==== Records supplied ====
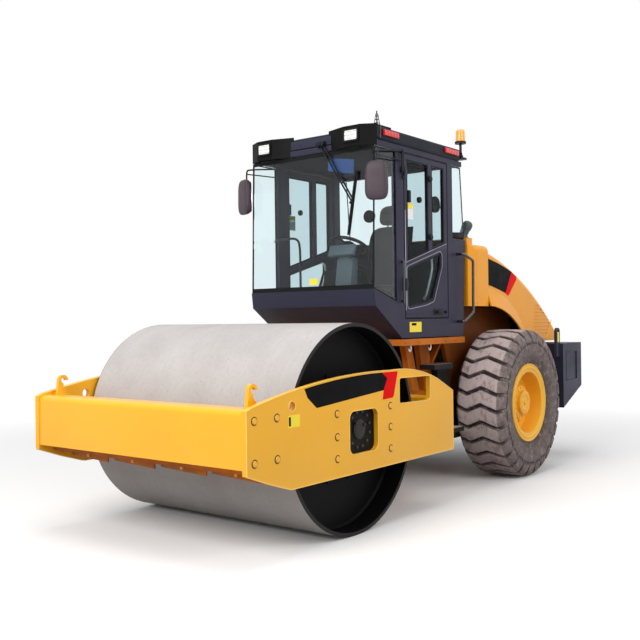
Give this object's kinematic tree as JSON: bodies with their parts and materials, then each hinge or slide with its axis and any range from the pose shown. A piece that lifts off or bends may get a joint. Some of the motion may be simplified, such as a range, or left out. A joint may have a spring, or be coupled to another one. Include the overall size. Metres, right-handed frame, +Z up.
{
  "type": "road roller",
  "caption": "Articulated single-drum road roller with a smooth steel drum in a yoke frame, an enclosed cab and two rear tyres.",
  "frame": {"origin": "on the ground, in the middle of the machine's length and width", "axes": "+X points forward, to the drum; +Y to the machine's left; +Z up"},
  "size_m": [5.97, 2.3, 3.5],
  "materials": {
    "yellow_paint": "gloss enamel",
    "slate_paint": "satin enamel",
    "drum_steel": "ground steel, slightly dusty",
    "dark_steel": "dark primer",
    "black_steel": "satin black",
    "bright_steel": "machined",
    "chrome": "polished",
    "cast_iron": "rough",
    "rubber": "matt",
    "tyre": "dusty rubber",
    "glass": "clear, faint green tint",
    "black_plastic": "fine grain",
    "seat_fabric": "woven",
    "lamp_lens": "clear ribbed",
    "red_lens": "translucent red",
    "amber_lens": "translucent amber"
  },
  "bodies": {
    "rear_frame": {"rear_frame": "yellow_paint", "frame_pins": "bright_steel", "cab_platform": "yellow_paint", "boarding_steps": "black_steel", "rear_axle": "black_steel", "counterweight": "slate_paint", "cab_mounts": "rubber", "cab_tub": "slate_paint", "cab_pillars": "slate_paint", "cab_roof": "slate_paint", "cab_glass": "glass", "operator_seat": "seat_fabric", "operator_console": "black_plastic", "mirrors": "black_plastic", "roof_lamp_housings": "black_plastic", "roof_lamp_lenses": "lamp_lens", "marker_lamps": "red_lens", "beacon": "amber_lens", "windscreen_wiper": "black_steel", "handrails": "black_steel", "hood_cowl": "yellow_paint", "exhaust_outlet": "dark_steel", "engine_block": "cast_iron"},
    "knuckle": {"centre_knuckle": "dark_steel"},
    "drum_frame": {"drum_frame_side_plates": "yellow_paint", "drum_frame_front_beam": "yellow_paint", "drum_frame_rear_beam": "yellow_paint", "drum_bearing_housings": "dark_steel", "drum_scrapers": "yellow_paint"},
    "drum": {"drum": "drum_steel", "drum_buffers": "rubber", "drum_drive_discs": "dark_steel"},
    "wheel_left": {"rim_left": "yellow_paint", "tyre_left": "tyre", "wheel_hub_left": "yellow_paint"},
    "wheel_right": {"rim_right": "yellow_paint", "tyre_right": "tyre", "wheel_hub_right": "yellow_paint"},
    "door_left": {"door_left_frame": "slate_paint", "door_left_glass": "glass"},
    "door_right": {"door_right_frame": "slate_paint", "door_right_glass": "glass"},
    "hood": {"hood": "yellow_paint"},
    "cylinder_left": {"steering_barrel_left": "dark_steel"},
    "cylinder_right": {"steering_barrel_right": "dark_steel"},
    "rod_left": {"steering_rod_left": "chrome"},
    "rod_right": {"steering_rod_right": "chrome"}
  },
  "joints": [
    {"name": "steer", "type": "hinge", "parent": "rear_frame", "child": "knuckle", "pos_m": [0.2, 0, 0.75], "axis": [0, 0, 1], "range_deg": [-33, 33]},
    {"name": "oscillate", "type": "hinge", "parent": "knuckle", "child": "drum_frame", "pos_m": [0.2, 0, 0.75], "axis": [1, 0, 0], "range_deg": [-11, 11]},
    {"name": "drum_roll", "type": "hinge", "parent": "drum_frame", "child": "drum", "pos_m": [1.7, 0, 0.8], "axis": [0, 1, 0], "continuous": true},
    {"name": "wheel_left_spin", "type": "hinge", "parent": "rear_frame", "child": "wheel_left", "pos_m": [-1.3, 0.89, 0.75], "axis": [0, 1, 0], "continuous": true},
    {"name": "wheel_right_spin", "type": "hinge", "parent": "rear_frame", "child": "wheel_right", "pos_m": [-1.3, -0.89, 0.75], "axis": [0, 1, 0], "continuous": true},
    {"name": "door_left_swing", "type": "hinge", "parent": "rear_frame", "child": "door_left", "pos_m": [0.418, 0.721, 2.4], "axis": [0, 0, -1], "range_deg": [0, 80]},
    {"name": "door_right_swing", "type": "hinge", "parent": "rear_frame", "child": "door_right", "pos_m": [0.418, -0.721, 2.4], "axis": [0, 0, 1], "range_deg": [0, 80]},
    {"name": "hood_lift", "type": "hinge", "parent": "rear_frame", "child": "hood", "pos_m": [-1.116, 0, 2.347], "axis": [0, 1, 0], "range_deg": [0, 50]},
    {"name": "cylinder_left_swing", "type": "hinge", "parent": "rear_frame", "child": "cylinder_left", "pos_m": [-0.42, 0.35, 0.75], "axis": [0, 0, 1], "range_deg": [-5, 5]},
    {"name": "cylinder_right_swing", "type": "hinge", "parent": "rear_frame", "child": "cylinder_right", "pos_m": [-0.42, -0.35, 0.75], "axis": [0, 0, 1], "range_deg": [-5, 5]},
    {"name": "rod_left_stroke", "type": "slide", "parent": "cylinder_left", "child": "rod_left", "axis": [0.9903, -0.1393, 0], "range_m": [-0.145, 0.145]},
    {"name": "rod_right_stroke", "type": "slide", "parent": "cylinder_right", "child": "rod_right", "axis": [0.9903, 0.1393, 0], "range_m": [-0.145, 0.145]}
  ],
  "couplings": [
    {"joint": "cylinder_left_swing", "follows": "steer", "ratio": -0.05},
    {"joint": "cylinder_right_swing", "follows": "steer", "ratio": -0.05},
    {"joint": "rod_left_stroke", "follows": "steer", "m_per_rad": -0.2445},
    {"joint": "rod_right_stroke", "follows": "steer", "m_per_rad": 0.2445}
  ]
}
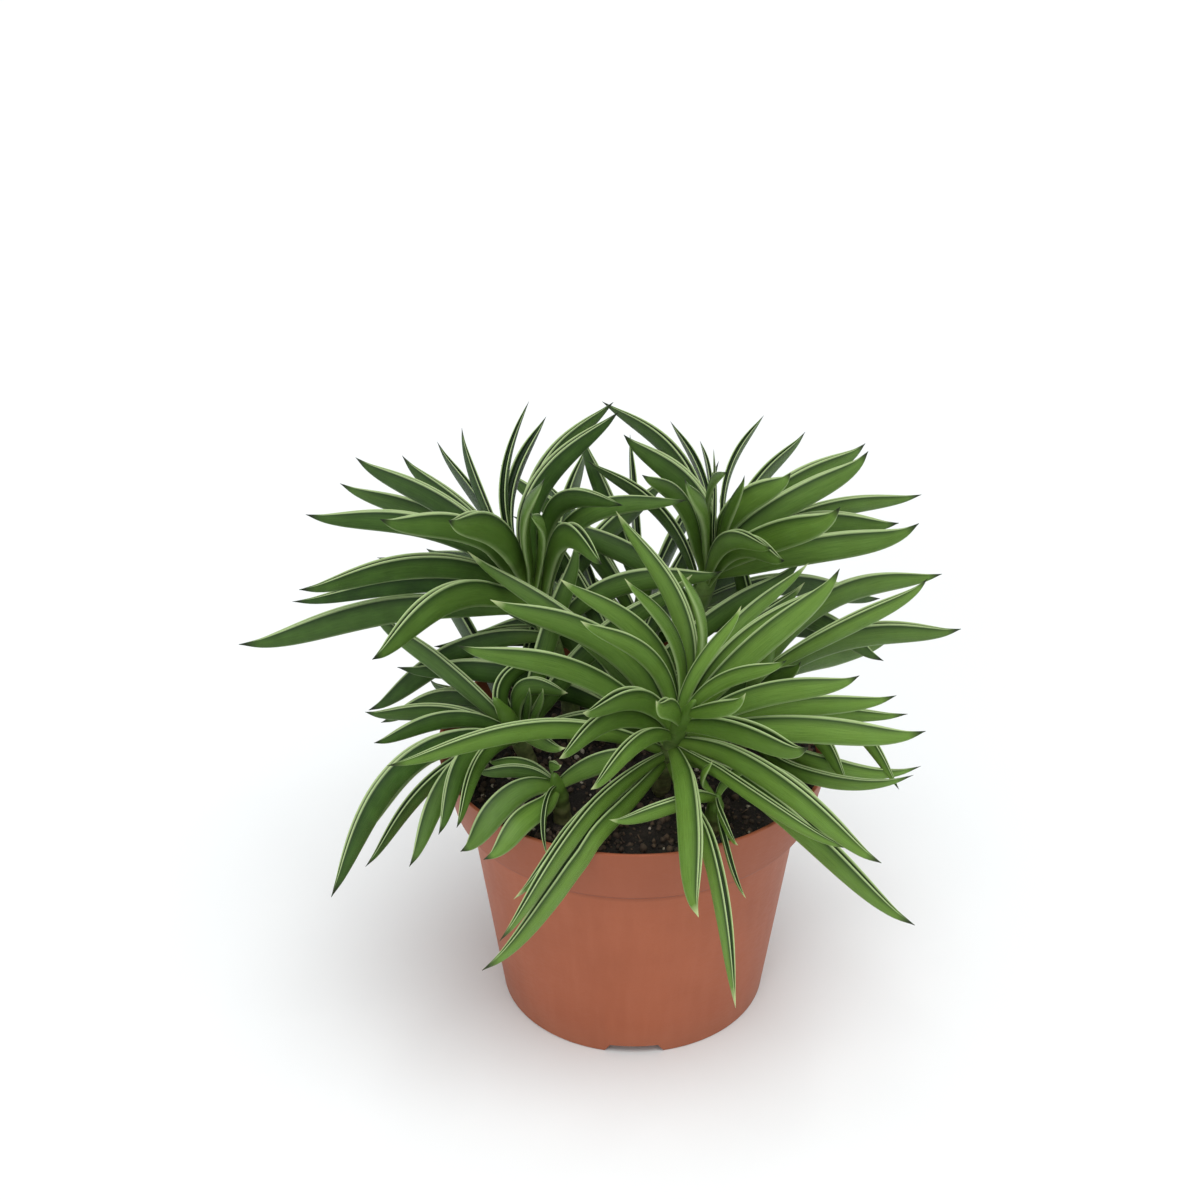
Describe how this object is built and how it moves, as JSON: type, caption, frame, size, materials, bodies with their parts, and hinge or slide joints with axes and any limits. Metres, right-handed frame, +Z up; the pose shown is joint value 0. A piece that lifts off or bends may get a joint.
====
▸ Goal
Restate the whole listing exactly.

▸ Answer in full
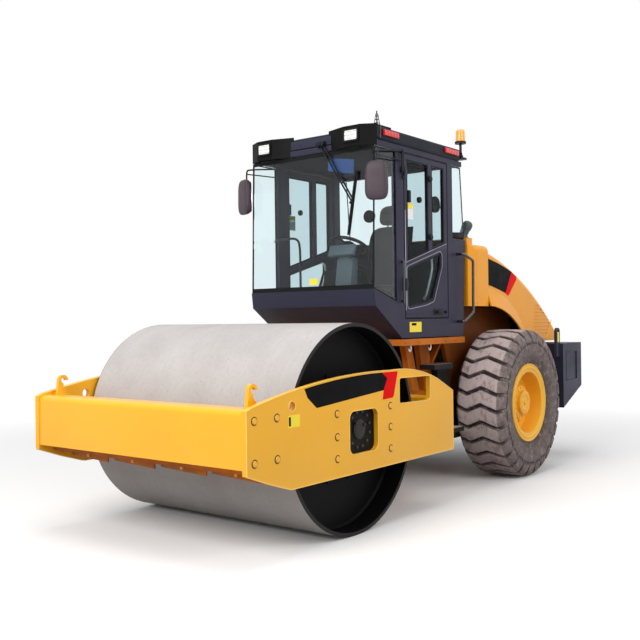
Give this object's kinematic tree as JSON: bodies with their parts and materials, then each hinge or slide with its axis and any range from the pose shown. A piece that lifts off or bends may get a joint. Some of the motion may be simplified, such as a range, or left out. A joint may have a spring, or be coupled to another one. Include the overall size. Metres, right-handed frame, +Z up.
{
  "type": "road roller",
  "caption": "Articulated single-drum road roller with a smooth steel drum in a yoke frame, an enclosed cab and two rear tyres.",
  "frame": {"origin": "on the ground, in the middle of the machine's length and width", "axes": "+X points forward, to the drum; +Y to the machine's left; +Z up"},
  "size_m": [5.97, 2.3, 3.5],
  "materials": {
    "yellow_paint": "gloss enamel",
    "slate_paint": "satin enamel",
    "drum_steel": "ground steel, slightly dusty",
    "dark_steel": "dark primer",
    "black_steel": "satin black",
    "bright_steel": "machined",
    "chrome": "polished",
    "cast_iron": "rough",
    "rubber": "matt",
    "tyre": "dusty rubber",
    "glass": "clear, faint green tint",
    "black_plastic": "fine grain",
    "seat_fabric": "woven",
    "lamp_lens": "clear ribbed",
    "red_lens": "translucent red",
    "amber_lens": "translucent amber"
  },
  "bodies": {
    "rear_frame": {"rear_frame": "yellow_paint", "frame_pins": "bright_steel", "cab_platform": "yellow_paint", "boarding_steps": "black_steel", "rear_axle": "black_steel", "counterweight": "slate_paint", "cab_mounts": "rubber", "cab_tub": "slate_paint", "cab_pillars": "slate_paint", "cab_roof": "slate_paint", "cab_glass": "glass", "operator_seat": "seat_fabric", "operator_console": "black_plastic", "mirrors": "black_plastic", "roof_lamp_housings": "black_plastic", "roof_lamp_lenses": "lamp_lens", "marker_lamps": "red_lens", "beacon": "amber_lens", "windscreen_wiper": "black_steel", "handrails": "black_steel", "hood_cowl": "yellow_paint", "exhaust_outlet": "dark_steel", "engine_block": "cast_iron"},
    "knuckle": {"centre_knuckle": "dark_steel"},
    "drum_frame": {"drum_frame_side_plates": "yellow_paint", "drum_frame_front_beam": "yellow_paint", "drum_frame_rear_beam": "yellow_paint", "drum_bearing_housings": "dark_steel", "drum_scrapers": "yellow_paint"},
    "drum": {"drum": "drum_steel", "drum_buffers": "rubber", "drum_drive_discs": "dark_steel"},
    "wheel_left": {"rim_left": "yellow_paint", "tyre_left": "tyre", "wheel_hub_left": "yellow_paint"},
    "wheel_right": {"rim_right": "yellow_paint", "tyre_right": "tyre", "wheel_hub_right": "yellow_paint"},
    "door_left": {"door_left_frame": "slate_paint", "door_left_glass": "glass"},
    "door_right": {"door_right_frame": "slate_paint", "door_right_glass": "glass"},
    "hood": {"hood": "yellow_paint"},
    "cylinder_left": {"steering_barrel_left": "dark_steel"},
    "cylinder_right": {"steering_barrel_right": "dark_steel"},
    "rod_left": {"steering_rod_left": "chrome"},
    "rod_right": {"steering_rod_right": "chrome"}
  },
  "joints": [
    {"name": "steer", "type": "hinge", "parent": "rear_frame", "child": "knuckle", "pos_m": [0.2, 0, 0.75], "axis": [0, 0, 1], "range_deg": [-33, 33]},
    {"name": "oscillate", "type": "hinge", "parent": "knuckle", "child": "drum_frame", "pos_m": [0.2, 0, 0.75], "axis": [1, 0, 0], "range_deg": [-11, 11]},
    {"name": "drum_roll", "type": "hinge", "parent": "drum_frame", "child": "drum", "pos_m": [1.7, 0, 0.8], "axis": [0, 1, 0], "continuous": true},
    {"name": "wheel_left_spin", "type": "hinge", "parent": "rear_frame", "child": "wheel_left", "pos_m": [-1.3, 0.89, 0.75], "axis": [0, 1, 0], "continuous": true},
    {"name": "wheel_right_spin", "type": "hinge", "parent": "rear_frame", "child": "wheel_right", "pos_m": [-1.3, -0.89, 0.75], "axis": [0, 1, 0], "continuous": true},
    {"name": "door_left_swing", "type": "hinge", "parent": "rear_frame", "child": "door_left", "pos_m": [0.418, 0.721, 2.4], "axis": [0, 0, -1], "range_deg": [0, 80]},
    {"name": "door_right_swing", "type": "hinge", "parent": "rear_frame", "child": "door_right", "pos_m": [0.418, -0.721, 2.4], "axis": [0, 0, 1], "range_deg": [0, 80]},
    {"name": "hood_lift", "type": "hinge", "parent": "rear_frame", "child": "hood", "pos_m": [-1.116, 0, 2.347], "axis": [0, 1, 0], "range_deg": [0, 50]},
    {"name": "cylinder_left_swing", "type": "hinge", "parent": "rear_frame", "child": "cylinder_left", "pos_m": [-0.42, 0.35, 0.75], "axis": [0, 0, 1], "range_deg": [-5, 5]},
    {"name": "cylinder_right_swing", "type": "hinge", "parent": "rear_frame", "child": "cylinder_right", "pos_m": [-0.42, -0.35, 0.75], "axis": [0, 0, 1], "range_deg": [-5, 5]},
    {"name": "rod_left_stroke", "type": "slide", "parent": "cylinder_left", "child": "rod_left", "axis": [0.9903, -0.1393, 0], "range_m": [-0.145, 0.145]},
    {"name": "rod_right_stroke", "type": "slide", "parent": "cylinder_right", "child": "rod_right", "axis": [0.9903, 0.1393, 0], "range_m": [-0.145, 0.145]}
  ],
  "couplings": [
    {"joint": "cylinder_left_swing", "follows": "steer", "ratio": -0.05},
    {"joint": "cylinder_right_swing", "follows": "steer", "ratio": -0.05},
    {"joint": "rod_left_stroke", "follows": "steer", "m_per_rad": -0.2445},
    {"joint": "rod_right_stroke", "follows": "steer", "m_per_rad": 0.2445}
  ]
}
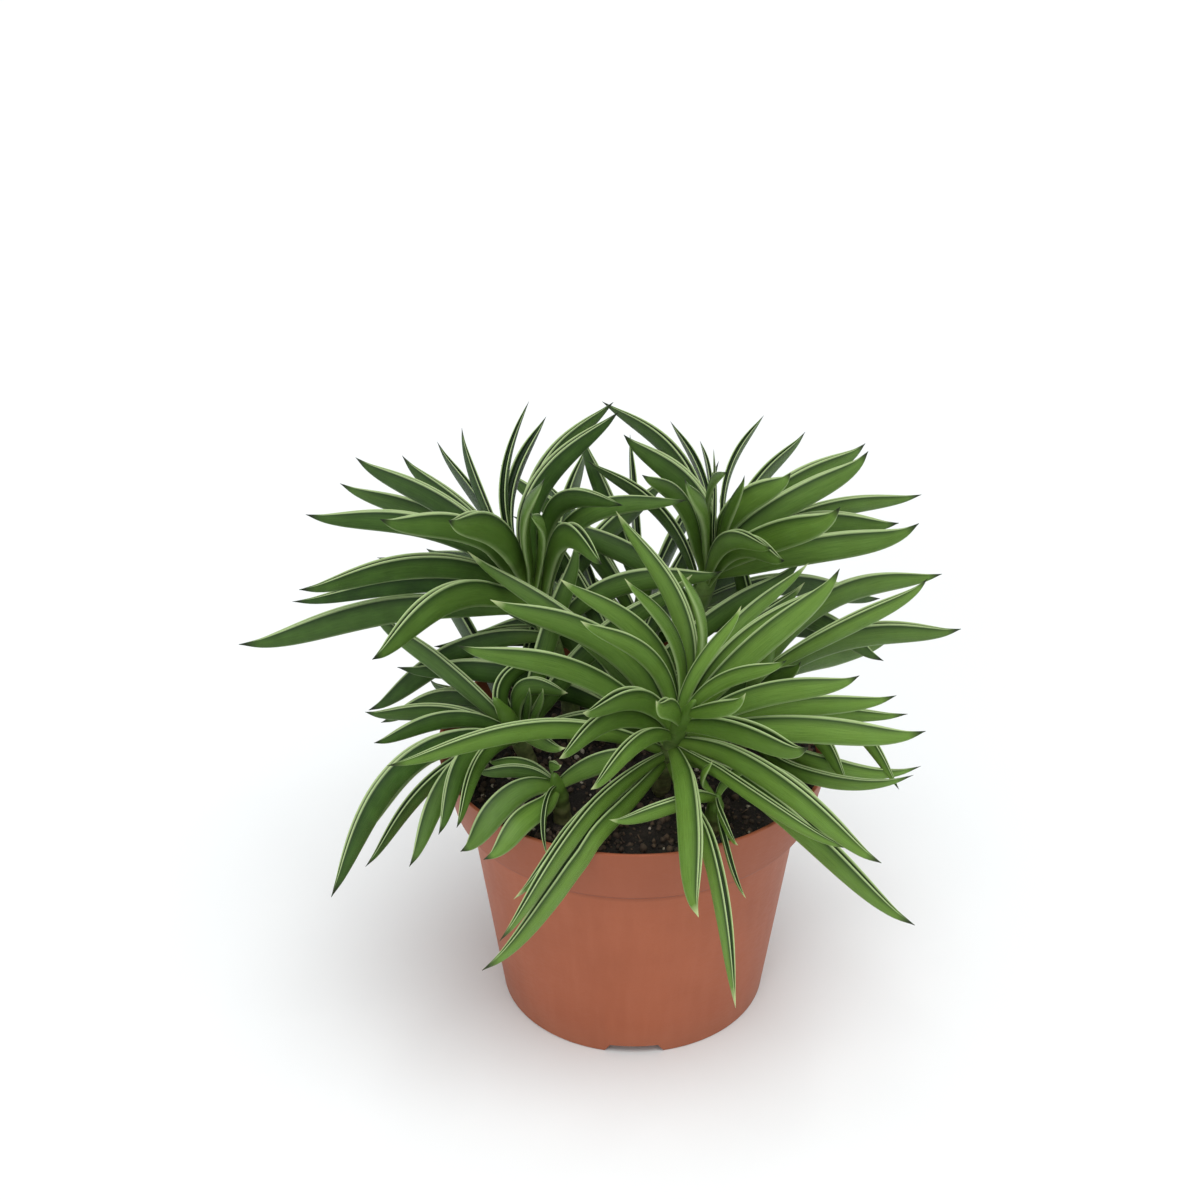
Describe how this object is built and how it moves, as JSON: type, caption, frame, size, materials, bodies with their parts, and hinge or slide joints with axes and any limits. Metres, right-handed frame, +Z up; the pose shown is joint value 0. A piece that lifts off or bends may get a joint.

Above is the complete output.